A.D. 62: Pompeii by Rebecca East

It’s no secret that I like time travel themes (see my reviews of Mary Modern and The Mirror).  This one sends bookish Harvard grad Miranda back to the first century Roman empire, and lands her in the ocean near the doomed city of  Pompeii.  Caught in a fishing net, she is soon sold to a wealthy slave owner, Marcus Tullius, and is put to work as a house slave.  At first Miranda is unworried, confident that she can return to her world at the touch of the transmitter implanted in her arm.  Unfortunately, something goes awry with the transmitter and Miranda finds herself stranded in ancient Rome.

Apparently Rebecca East is the pen name of a university professor.  I would venture to guess that her area of expertise is history or archeology, rather than english or literature.  The historical descriptions are detailed and interesting, if a bit reminiscent of a tour book one would purchase at a kiosk when visiting Pompeii.  The characters are rather thinly sketched, and what starts out a detailed historical overview eventually loses steam and degenerates into a typical Master/slave romance.  Even the impending explosion of Vesuvius is barely acknowledged in the end. 

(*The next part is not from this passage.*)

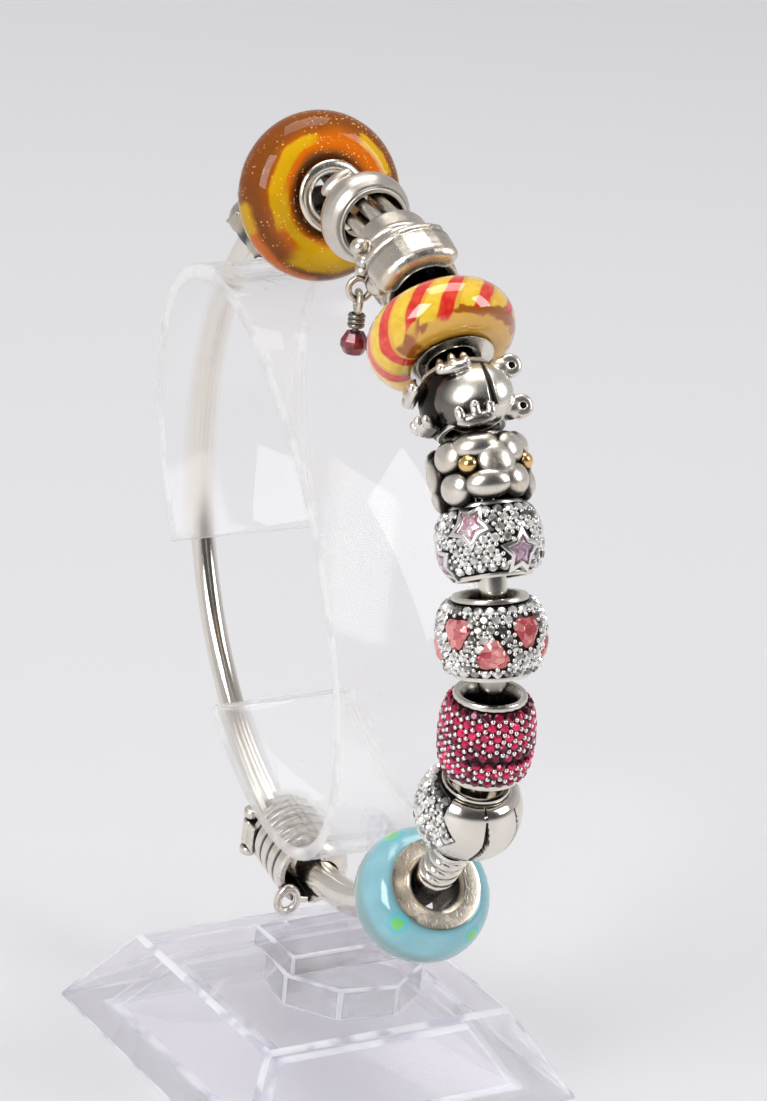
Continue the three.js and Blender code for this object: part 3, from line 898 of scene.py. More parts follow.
def rod(name: str, start: Sequence[float], end: Sequence[float], radius: float, sides: int = 16) -> Piece:
    """A round bar with softened ends between two points.

    Args:
        name: the piece's name.
        start: centre of one end.
        end: centre of the other end.
        radius: its radius.
        sides: sides round it.

    Returns:
        The piece.
    """
    line = Vector(end) - Vector(start)
    piece = primitive(name, bpy.ops.mesh.primitive_cylinder_add, vertices=sides, radius=radius, depth=line.length)
    apply(piece, "BEVEL", width=radius * 0.35, segments=3, limit_method="ANGLE")
    place = Matrix.Translation((Vector(start) + Vector(end)) / 2) @ line.to_track_quat("Z", "Y").to_matrix().to_4x4()
    piece.data.transform(place)
    return smooth(piece)


def hoop(name: str, radius: float, wire: float, place: Matrix, sides: int = 32) -> Piece:
    """A wire ring.

    Args:
        name: the piece's name.
        radius: radius of its middle line.
        wire: radius of the wire.
        place: where it goes; it lies flat about Z before that.
        sides: steps round it.

    Returns:
        The piece.
    """
    piece = primitive(name, bpy.ops.mesh.primitive_torus_add, major_radius=radius, minor_radius=wire,
                      major_segments=sides, minor_segments=12)
    piece.data.transform(place)
    return smooth(piece)


def joined(name: str, pieces: Sequence[Piece]) -> Piece:
    """Joins pieces into one mesh.

    Args:
        name: the joined piece's name.
        pieces: the pieces to join.

    Returns:
        The joined piece.
    """
    pick(*pieces)
    if len(pieces) > 1:
        bpy.ops.object.join()
    return latest(name)


def cast(name: str, pieces: Sequence[Piece], grain: float = 0.12, soften: int = 5) -> Piece:
    """Melts overlapping pieces into one soft casting.

    Args:
        name: the casting's name.
        pieces: what it is made of.
        grain: size of its smallest detail.
        soften: how many times it is smoothed.

    Returns:
        The casting.
    """
    piece = joined(name, pieces)
    apply(piece, "REMESH", mode="VOXEL", voxel_size=grain, use_smooth_shade=True)
    return apply(piece, "SMOOTH", factor=0.5, iterations=soften)


def carve(piece: Piece, tools: Sequence[Piece], operation: str = "DIFFERENCE") -> Piece:
    """Cuts a piece with tools, which are used up.

    Args:
        piece: what is cut.
        tools: the cutting shapes.
        operation: DIFFERENCE or INTERSECT.

    Returns:
        The piece.
    """
    for tool in tools:
        apply(piece, "BOOLEAN", object=tool, operation=operation, solver="EXACT")
        bpy.data.objects.remove(tool)
    return piece


def block(name: str, size: Sequence[float], at: Sequence[float]) -> Piece:
    """A plain box, to be shaped further or to cut with.

    Args:
        name: the piece's name.
        size: lengths along X, Y and Z.
        at: its centre.

    Returns:
        The piece.
    """
    piece = primitive(name, bpy.ops.mesh.primitive_cube_add, size=1)
    piece.data.transform(Matrix.Translation(at) @ Matrix.Diagonal((*size, 1)))
    return piece


def reshape(piece: Piece, move: Callable[[Vector], Vector]) -> Piece:
    """Moves each point of a piece.

    Args:
        piece: the piece.
        move: gives a point's new place.

    Returns:
        The piece.
    """
    for vertex in piece.data.vertices:
        vertex.co = move(vertex.co)
    piece.data.update()
    return piece


def mark(piece: Piece, name: str, value: Callable[[Vector], float]) -> Piece:
    """Stores a number at each point of a piece, for its material.

    Args:
        piece: the piece.
        name: the number's name.
        value: gives the number at a point.

    Returns:
        The piece.
    """
    layer = piece.data.attributes.new(name, "FLOAT", "POINT")
    layer.data.foreach_set("value", [value(vertex.co) for vertex in piece.data.vertices])
    return piece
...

This book had promise, but could have benefited enormously from a good editor.  There was much repetition of thoughts and ideas, and also more than one misspelled word.  Still, it wasn’t so bad that I gave up on it.  I bravely saw it through to the last page.

My Rating: 

Neverwhere by Neil Gaiman

Having read Gaiman’s graphic novel, Coraline, I was eager to dig into his adult fantasy, Neverwhere, but as I moved through this book, I kept experiencing déjà vu. I began rooting through my old paperbacks and found that I had read Neverwhere when it was first published in 1996. I felt good knowing this wasn’t a flashback like having a purple pony dance on your pillow. Not that I would know anything about that. It did happen to a friend of mine, though.

ANYWAY . . .

This is the story of Richard Mayhew, a young businessman in London, who has a good job, a grand heart, and a fiancé who rules him with an iron fist. It is also the story of London Above, London Below, and a girl named Door. (Dragon note: one day I’d like to know about Mr. Gaiman’s fixation with doors . . .)

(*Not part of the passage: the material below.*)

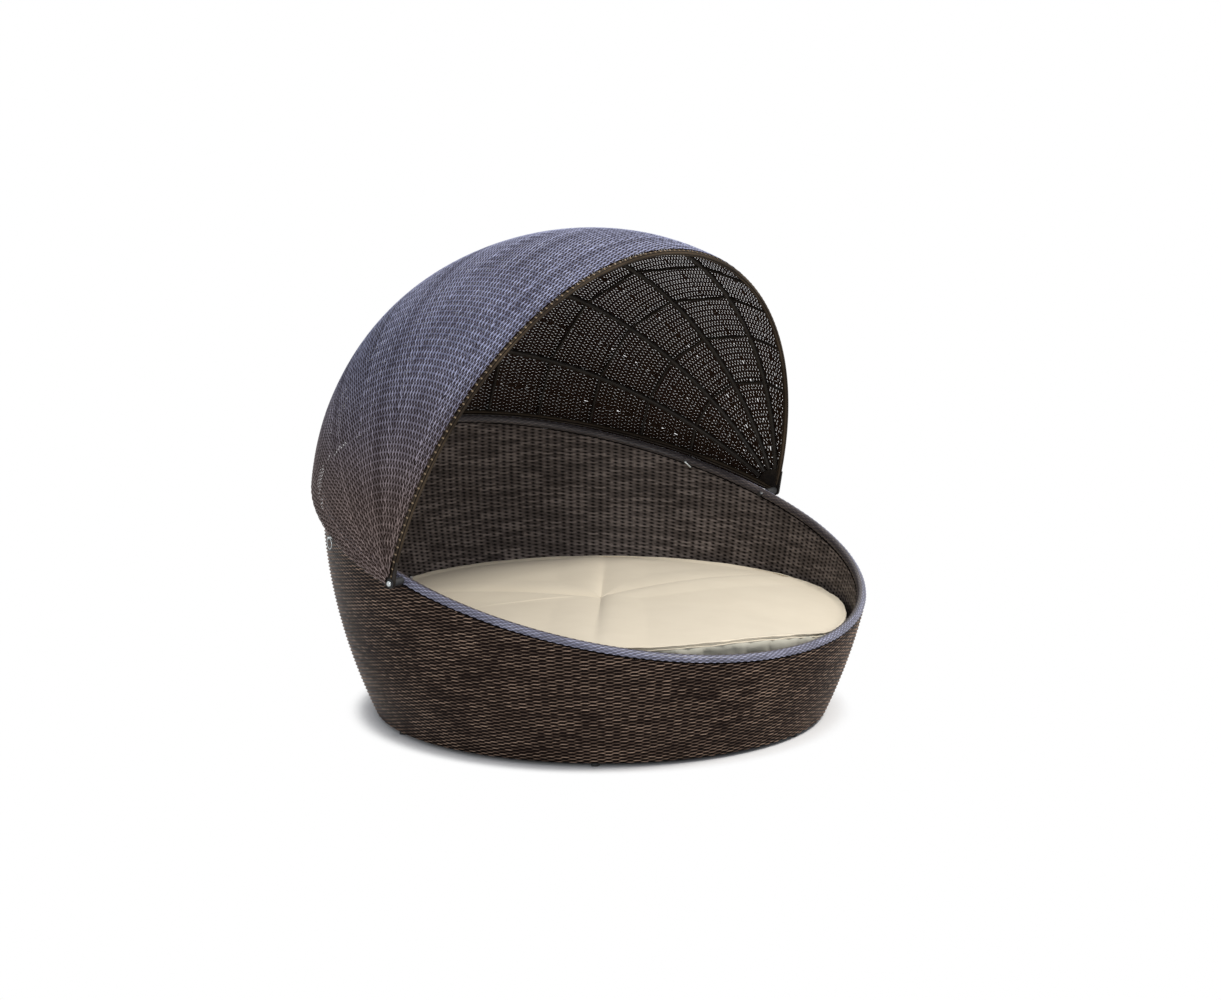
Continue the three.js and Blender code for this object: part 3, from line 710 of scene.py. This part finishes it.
cloth.settings.effector_weights.gravity = 0
for step in range(1, cloth_steps + 1):
    scene.frame_set(step)
solved = mattress.evaluated_get(bpy.context.evaluated_depsgraph_get()).to_mesh()
moved = np.empty(points.size)
solved.vertices.foreach_get("co", moved)
mattress.modifiers.remove(cloth)
scene.frame_set(1)
rest = points.reshape(-1, 3) - (0, middle_behind, 0)
shift = np.nan_to_num(moved.reshape(-1, 3) - rest)
size = np.linalg.norm(shift, axis=1, keepdims=True)
most = np.full(points.shape[:2], band_swell)
most[:len(rings)] = top_swell * np.minimum(1, from_seam / 0.16) ** 1.5 + 1e-5
shift *= np.minimum(1, most.reshape(-1, 1) / np.maximum(size, 1e-6))
mattress.data.vertices.foreach_set("co", (rest + shift).ravel())
mattress.data.update()
place(mattress, "tub", "cover", "mattress")

# The piping: two cords, each in a strip of the mattress's own cover, sewn in round its upper edge. The
# lower one runs about a centimetre below the upper, and both waver, most of all at the front.
piping_points = 480
piping_sides = 10
turn = np.arange(piping_points) * 2 * math.pi / piping_points
points, faces = [], []
for k, (drop, out, radius) in enumerate(((0.002, 0.8015, 0.0026), (0.0125, 0.8005, 0.0024))):
    wave = 0.0011 * np.sin(23 * turn + k) + 0.0008 * np.sin(41 * turn + 2 * k) + 0.0005 * np.sin(97 * turn)
    wave *= 0.25 + 0.75 * np.clip(np.cos(turn - 0.1), 0, 1)
    line = round_tub(turn, out + 0.5 * wave, seam_height(turn) - drop + wave)
    along = unit(np.roll(line, -1, 0) - np.roll(line, 1, 0))
    first = unit(round_tub(turn, 1.0, 0.0 * turn))
    ring = tube_points(line, first, unit(np.cross(along, first)), radius, piping_sides)
    points.append(ring.reshape(-1, 3))
    faces.append(quads(piping_points, piping_sides, True, piping_points * piping_sides * k, True))
piping = build("mattress_piping", np.concatenate(points), np.concatenate(faces), cover, {"band": 0.0})
place(piping, "tub", "cover", "mattress")

# The pivots: at each side a bright bolt with a rounded head goes through the hood's plate, between a
# black washer and a black spacer, and is held inside the tub by a nut.
steel, shader, paint = finish("bright_steel", 0.28)
shader.inputs["Metallic"].default_value = 1.0
paint.noise(160.0, 3.0).mix((0.40, 0.43, 0.44, 1), (0.58, 0.61, 0.62, 1)).to(shader, "Base Color")
(paint.noise(90.0, 2.0, (1, 1, 8)) * 0.22 + 0.18).to(shader, "Roughness")
rubber, shader, paint = finish("black_rubber", 0.7)
paint.noise(120.0).mix((0.010, 0.010, 0.011, 1), (0.020, 0.020, 0.021, 1)).to(shader, "Base Color")
paint.noise(500.0, 3.0).bump(0.2, 0.0003).to(shader, "Normal")
dull_steel, shader, paint = finish("dull_steel", 0.5)
shader.inputs["Metallic"].default_value = 1.0
paint.noise(160.0, 3.0).mix((0.05, 0.05, 0.052, 1), (0.11, 0.11, 0.115, 1)).to(shader, "Base Color")


def turned(name, profile, side, material, sides=32):
    """A ring or stud turned about the pivot's axis, from pairs of a radius and a place along it."""
    profile = np.array(profile)
    turn = np.arange(sides) * 2 * math.pi / sides
    r, x = profile[:, :1], profile[:, 1:]
    y, z = pivot[1] + r * np.cos(turn), pivot[2] + r * np.sin(turn)
    points = np.stack(np.broadcast_arrays(side * x, y, z), -1)
    faces = quads(len(profile), sides, True)
    return build(name, points, faces if side > 0 else faces[:, ::-1], material)


half_plate = 0.003
plate_depth = 0.006
bolt_radius = 0.005
hole_radius = 0.0055
head_radius = 0.009
washer_radius = 0.015
spacer_radius = 0.012
nut_radius = 0.0091
play = 0.0003
hub_outer = half_span - bow_inset + half_plate
pivot_rim = wall_radius(pivot[2])
rim_outer = math.sqrt(pivot_rim ** 2 - pivot[1] ** 2) - 0.0006
rim_inner = math.sqrt((pivot_rim - wall_gap) ** 2 - pivot[1] ** 2) - 0.0022
head = hub_outer + 0.0031
for name, side in (("left", -1), ("right", 1)):
    end = rim_inner - 0.0073
    bolt = turned(f"bolt_{name}", [
        (0.0001, end), (bolt_radius - 0.0008, end), (bolt_radius, end + 0.0006), (bolt_radius, head),
        (head_radius - 0.0004, head), (head_radius, head + 0.0004), (head_radius, head + 0.0028),
        (0.0082, head + 0.0044), (0.0063, head + 0.0059), (0.0036, head + 0.0067),
        (0.0001, head + 0.007)], side, steel)
    place(bolt, "tub", "bright_steel", f"pivot_bolt_{name}")
    near = hub_outer + play
    far = near + 0.0025
    washer = turned(f"washer_{name}", [
        (hole_radius, near), (washer_radius - 0.0005, near), (washer_radius, near + 0.0006),
        (washer_radius, far - 0.0007), (washer_radius - 0.0006, far), (hole_radius + 0.0001, far),
        (hole_radius, near)], side, rubber)
    place(washer, "tub", "black_rubber", f"pivot_washer_{name}")
    near, far = rim_outer + play, hub_outer - plate_depth - play
    spacer = turned(f"spacer_{name}", [
        (hole_radius, near), (spacer_radius - 0.0006, near), (spacer_radius, near + 0.0008),
        (spacer_radius, far - 0.0008), (spacer_radius - 0.0006, far), (hole_radius, far),
        (hole_radius, near)], side, rubber)
    place(spacer, "tub", "black_rubber", f"pivot_spacer_{name}")
    near, far = rim_inner - 0.0083, rim_inner - play
    cap = near + 0.0007
    nut = turned(f"nut_{name}", [
        (0.0001, near), (nut_radius - 0.0013, near), (nut_radius, near + 0.0012),
        (nut_radius, far - 0.0006), (nut_radius - 0.0005, far), (hole_radius, far), (hole_radius, cap),
        (0.0001, cap)], side, dull_steel, 6)
    nut.data.shade_flat()
    place(nut, "tub", "bright_steel", f"pivot_nut_{name}")

# The stop pins: bright bars through the rim that the hood's rear bow rests on, each bent down along the
# inner wall, with a thin split ring through its outer end that keeps it from sliding out.
rim_turn = math.radians(112)
pin_height = 0.6632
pin_radius = 0.0032
pin_bend = 0.006
pin_corner = 0.865
pin_reach = 0.099
pin_sides = 16
arm_drop = math.radians(41)
arm_reach = 0.034
end_round = 0.0007
keeper_radius = 0.018
keeper_wire = 0.0012
keeper_place = 0.958
keeper_points = 64
keeper_sides = 10


def pin_frame(side):
    out = round_tub(side * rim_turn, 1.0, 0.0)
    forward = np.array([-side * math.cos(rim_turn), -math.sin(rim_turn), 0])
    return out, forward, np.array([0, 0, 1.0])


for name, side in (("left", -1), ("right", 1)):
    out, forward, up = pin_frame(side)
    corner = out * pin_corner + up * pin_height
    arm = forward * math.cos(arm_drop) - up * math.sin(arm_drop)
    bend_start, bend_end = corner + out * pin_bend, corner + arm * pin_bend
    t = np.linspace(0, 1, 9)[1:-1, None]
    line = np.concatenate([
        [corner + out * pin_reach, corner + out * (pin_reach - end_round), bend_start],
        (1 - t) ** 2 * bend_start + 2 * t * (1 - t) * corner + t ** 2 * bend_end,
        [bend_end, corner + arm * (arm_reach - end_round), corner + arm * arm_reach]])
    along = unit(np.gradient(line, axis=0))
    square = unit(np.cross(out, arm))
    radius = np.full(len(line), pin_radius)
    radius[[0, -1]] = pin_radius - end_round
    squares = np.tile(square, (len(line), 1))
    ring = tube_points(line, np.cross(along, square), squares, radius, pin_sides)
    caps = [np.repeat(line[:1, None], pin_sides, 1), np.repeat(line[-1:, None], pin_sides, 1)]
    pin = build(f"pin_{name}", np.concatenate([caps[0], ring, caps[1]]),
                quads(len(line) + 2, pin_sides, True), steel)
    place(pin, "tub", "bright_steel", f"stop_pin_{name}")
    turn = np.arange(keeper_points) * 2 * math.pi / keeper_points
    centre = out * keeper_place + up * (pin_height - keeper_radius)
    spoke = forward * np.cos(turn)[:, None] + up * np.sin(turn)[:, None]
    outs = np.tile(out, (keeper_points, 1))
    ring = tube_points(centre + spoke * keeper_radius, spoke, outs, keeper_wire, keeper_sides)
    keeper = build(f"keeper_{name}", ring, quads(keeper_points, keeper_sides, True, 0, True), steel)
    place(keeper, "tub", "bright_steel", f"keeper_ring_{name}")

# The feet: six round rubber pads under the base ring, which keep the weave off the floor. They keep the
# shape that the part's source gives them.
for k in range(1, 7):
    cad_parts[f"foot_{k}"].data.materials.clear()
    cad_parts[f"foot_{k}"].data.materials.append(rubber)

bpy.context.view_layer.update()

On his way to dinner with his fiancé, Richard comes across an injured girl lying in the street, and though his fiancé demands that they leave the girl alone, Richard helps her by taking her to his apartment. When she awakens, she tells Richard that her name is Door and that he must find the marquis de Carabas, who owes her a favor and will take care of her. What she doesn’t tell Richard is that her family has been murdered, and that two of the most entertaining villains that I’ve had the good fortune to read are hot on her trail – Mister Croup and Mister Vandemar, who live by the motto: “Things to do. People to damage.”

Unfortunately, after his contact with the marquis and Door, Richard suddenly ceases to exist in London Above. Richard embarks on a trip to London Below where he hopes to find the secret that will allow him to return to his normal life in London Above, but London Below is a place fraught with magic and intrigue. Joining the marquis and Door in their hunt for the killers of Door’s family and pursued by the vicious Croup and Vandemar, Richard struggles to understand himself and the strange new world he inhabits.

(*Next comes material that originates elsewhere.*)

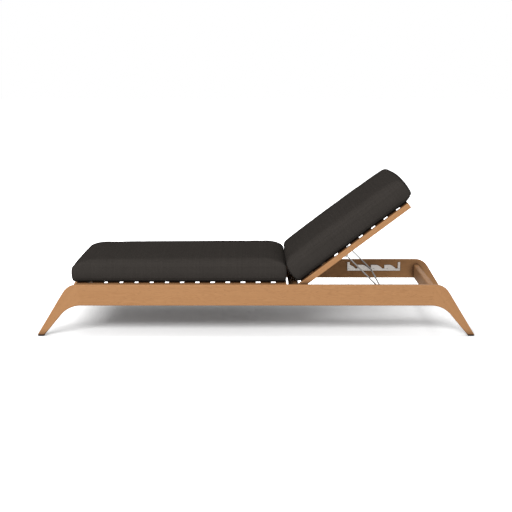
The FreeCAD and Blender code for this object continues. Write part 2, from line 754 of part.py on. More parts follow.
def side_frame_nodes():
    """Rails and legs with the holes for dowels, loose tenons, screws and hinge inserts."""
    dowel_holes = corner_dowels(DOWEL_RADIUS + FIT_CLEAR, DOWEL_HALF + FIT_CLEAR)
    holes = dowel_holes + [head_to_foot(hole) for hole in dowel_holes]
    for x0 in cross_places().values():
        holes.append(cross_keys(x0, FIT_CLEAR)[1])
    screw_hole = SCREW_RADIUS + FIT_CLEAR
    start = RAIL_INNER - OVERRUN
    for x in panel_screw_places():
        holes.append(rod_across(x, HINGE_Z, screw_hole, start, RAIL_INNER + SCREW_GRIP + FIT_CLEAR))
    small_hole = SMALL_SCREW_RADIUS + FIT_CLEAR
    for x, z in rack_screw_places():
        holes.append(rod_across(x, z, small_hole, start, RAIL_INNER + SMALL_SCREW_GRIP + FIT_CLEAR))
    insert_hole = INSERT_RADIUS + FIT_CLEAR
    holes.append(rod_across(HINGE_X, HINGE_Z, insert_hole, start, RAIL_INNER + INSERT_LENGTH + FIT_CLEAR))
    holes.append(glide_screw_hole())
    holes.append(head_to_foot(glide_screw_hole()))
    cutter = group(holes)
    rail = side_rail().cut(cutter)
    head_leg = leg().cut(cutter)
    foot_leg = head_to_foot(leg()).cut(cutter)
    return {
        "side_rail_right": rail,
        "side_rail_left": mirrored(rail),
        "head_leg_right": head_leg,
        "head_leg_left": mirrored(head_leg),
        "foot_leg_right": foot_leg,
        "foot_leg_left": mirrored(foot_leg),
    }


def corner_nodes():
    """Dowels in the four corners, the cross rails and their loose tenons."""
    dowels = corner_dowels(DOWEL_RADIUS, DOWEL_HALF)
    nodes = {"corner_dowels": both_sides(dowels + [head_to_foot(dowel) for dowel in dowels])}
    keys = []
    for name, x0 in cross_places().items():
        nodes[name] = cross_rail(x0)
        keys += cross_keys(x0, 0)
    nodes["cross_rail_tenons"] = group(keys)
    return nodes


def seat_nodes():
    """The seat panel with its screws and spacers."""
    rail = panel_rail(SEAT_START, SEAT_END, seat_spans())
    hole = SCREW_RADIUS + FIT_CLEAR
    for x in panel_screw_places():
        rail = rail.cut(rod_across(x, HINGE_Z, hole, PANEL_INNER - OVERRUN, PANEL_OUTER + OVERRUN))
    nodes = {"seat_rail_right": rail, "seat_rail_left": mirrored(rail)}
    for i, span in enumerate(seat_spans(), 1):
        nodes[f"seat_slat_{i:02d}"] = slat(span)
    nodes["seat_panel_screws"] = both_sides(panel_screws())
    nodes["seat_panel_spacers"] = both_sides(panel_spacers())
    return nodes


def back_nodes():
    """The backrest panel."""
    rail = panel_rail(BACK_START, BACK_END, back_spans())
    y_span = (PANEL_INNER - OVERRUN, PANEL_OUTER + OVERRUN)
    bush_hole = HINGE_RADIUS + BUSH_WALL + RUN_CLEAR
    rail = rail.cut(rod_across(HINGE_X, HINGE_Z, bush_hole, *y_span))
    screw_end = PANEL_INNER + SMALL_SCREW_GRIP + FIT_CLEAR
    for x, z in bracket_screw_places():
        rail = rail.cut(rod_across(x, z, SMALL_SCREW_RADIUS + FIT_CLEAR, y_span[0], screw_end))
    rail = to_rest(rail)
    nodes = {"back_rail_right": rail, "back_rail_left": mirrored(rail)}
    for i, span in enumerate(back_spans(), 1):
        nodes[f"back_slat_{i:02d}"] = to_rest(slat(span))
    return nodes


def hinge_nodes():
    """Bolts, washers and inserts on the side frames, and the bushes in the backrest."""
    return {
        "hinge_bolts": both_sides([hinge_bolt()]),
        "hinge_washers": both_sides([hinge_washer()]),
        "hinge_inserts": both_sides([hinge_insert()]),
        "hinge_bushes": both_sides([to_rest(hinge_bush())]),
    }


def prop_nodes():
    """The bail, its pins and brackets, and the racks that it stands in."""
    plate = to_rest(bracket())
    arm = swung(prop_leg())
    return {
        "rack_right": rack(),
        "rack_left": mirrored(rack()),
        "rack_screws": both_sides(rack_screws()),
        "prop_bracket_right": plate,
        "prop_bracket_left": mirrored(plate),
        "prop_bracket_screws": both_sides([to_rest(screw) for screw in bracket_screws()]),
        "prop_pins": both_sides([to_rest(prop_pin())]),
        "prop_leg_right": arm,
        "prop_leg_left": mirrored(arm),
        "prop_crossbar": swung(prop_bar()),
    }


def foot_nodes():
    """Glides and their screws under the four feet."""
    pad = glide().cut(glide_screw_hole())
    screw = glide_screw()
    return {
        "foot_glides": both_sides([pad, head_to_foot(pad)]),
        "foot_glide_screws": both_sides([screw, head_to_foot(screw)]),
    }


def cushion_nodes():
    return {"seat_cushion": seat_cushion(), "back_cushion": back_cushion()}


def main():
    os.makedirs("parts", exist_ok=True)
    nodes = {}
    groups = (side_frame_nodes, corner_nodes, seat_nodes, back_nodes, hinge_nodes, prop_nodes, foot_nodes,
              cushion_nodes)
    for made in groups:
        nodes.update(made())
    for name, shape in nodes.items():
        shape.exportStep(f"parts/{name}.step")
        print(name, len(shape.Solids), shape.isValid(), round(shape.Volume))
    print("nodes", len(nodes))
    print("hinge", round(HINGE_X, 4), round(HINGE_Z, 4))
    print("pivot at rest", [round(value, 4) for value in pivot_at_rest()])
    print("bail slope", round(bail_slope(), 4), "bar at", round(bar_at_rest(), 4), round(BAR_Z, 4))
    print("toe", round(leg_outline()[1].x, 4))


main()
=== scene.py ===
import json
import math
from collections import namedtuple

import bpy
import numpy as np
from bpy.props import FloatProperty, FloatVectorProperty, IntProperty, PointerProperty
from bpy.types import Operator, Panel, PropertyGroup
from mathutils.kdtree import KDTree
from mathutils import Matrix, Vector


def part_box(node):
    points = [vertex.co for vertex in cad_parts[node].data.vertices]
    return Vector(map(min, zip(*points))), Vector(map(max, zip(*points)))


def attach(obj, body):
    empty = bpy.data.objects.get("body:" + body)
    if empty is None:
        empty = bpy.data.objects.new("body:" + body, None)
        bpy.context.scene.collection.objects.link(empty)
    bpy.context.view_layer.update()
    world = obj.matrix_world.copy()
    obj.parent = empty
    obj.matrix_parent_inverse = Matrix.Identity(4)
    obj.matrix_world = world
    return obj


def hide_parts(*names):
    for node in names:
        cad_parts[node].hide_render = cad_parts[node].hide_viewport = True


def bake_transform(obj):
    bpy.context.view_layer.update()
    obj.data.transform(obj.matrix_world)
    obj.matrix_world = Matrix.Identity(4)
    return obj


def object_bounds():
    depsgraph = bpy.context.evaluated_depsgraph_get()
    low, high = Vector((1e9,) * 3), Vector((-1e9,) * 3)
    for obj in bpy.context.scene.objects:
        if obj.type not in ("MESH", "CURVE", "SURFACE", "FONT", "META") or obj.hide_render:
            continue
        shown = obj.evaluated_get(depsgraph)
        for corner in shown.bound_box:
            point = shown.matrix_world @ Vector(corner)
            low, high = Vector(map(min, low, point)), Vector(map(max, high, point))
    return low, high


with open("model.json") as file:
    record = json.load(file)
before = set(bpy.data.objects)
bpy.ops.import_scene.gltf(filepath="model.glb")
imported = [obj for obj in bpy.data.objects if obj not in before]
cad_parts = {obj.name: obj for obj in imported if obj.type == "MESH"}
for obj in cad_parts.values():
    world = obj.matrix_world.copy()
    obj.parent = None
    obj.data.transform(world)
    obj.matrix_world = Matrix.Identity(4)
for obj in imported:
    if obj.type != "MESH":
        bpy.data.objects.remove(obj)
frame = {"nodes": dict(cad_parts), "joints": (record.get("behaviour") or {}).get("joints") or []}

bl_info = {
    "name": "Timber sun lounger",
    "version": (1, 0, 0),
    "blender": (4, 5, 0),
    "location": "View3D > Sidebar > Lounger",
    "description": "Dresses the slatted sun lounger with timber, steel and simulated cushions",
    "category": "Object",
}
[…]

Gaiman gives us a wonderful romp with delightful characters. At times laugh out loud funny, poignant, and just plain fun, Neverwhere takes the reader on a wild ride through London Below where nothing is sacred, neither angels nor death.

My Rating:    

Coraline by Neil Gaiman

“Coraline discovered the door a little after they moved into the house.”  Thus begins the creepy adventures of a little girl who discovers an alternate world in her own house.  The world beyond the door is similar to her own world.  There is even an identical set of parents…but wait!  Are those big black buttons in place of eyes?  Soon Coraline realizes that her “other mother” wants to keep her permanently in her world.  She even has a lovely set of black buttons for Coraline. 

This is the graphical adaptation of Neil Gaiman’s hugely popular children’s book, Coraline.  Not having read the original book, I can’t really compare them, but it seems the ideal story to receive the graphical treatment.  The illustrations by P. Craig Russell are detailed and realistic, evoking the kindness of Coraline’s real mother and the evilness of her sinister “other mother” equally well. 

This book will be released as a major motion picture in stereoscopic 3D in February of 2009.  See the trailer here

My Rating: 

Angelica by Arthur Phillips

In the beginning,  Angelica plods along with all the lethargy of Constance Barton’s husband, Joseph.  However, once I made it past Constance’s hand-wringing hysterics to meet the fascinating Anne Montague, the pacing picks up dramatically, and Angelica turns into a very satisfying horror tale in the tradition of The Haunting of Hill House.  The story opens in London during the 1880s and follows the tiny Barton family as they struggle with a sexual spectre that threatens their little daughter, Angelica, and the Barton’s marital harmony [the last is spoken with tongue planted firmly in cheek].  The family’s interaction with the spiritualist, Anne Montague, who has promised Angelica’s mother that she can help Constance remove the demon that threatens the child, is what hurls the story forward. 

The beauty of this novel is that is it broken into four parts with part one narrated by Constance, part two narrated by Anne, part three by Joseph, and part four by Angelica. Each of the characters give an entirely different voice and viewpoint of the same circumstances so that each time I thought I had the answer to Angelica’s demon, a new twist would present itself into the equation. Phillips’ prose is elegant without being too flowery while he spins a dark tale of Victorian sexual taboos and those deep seated horrors residing in own minds.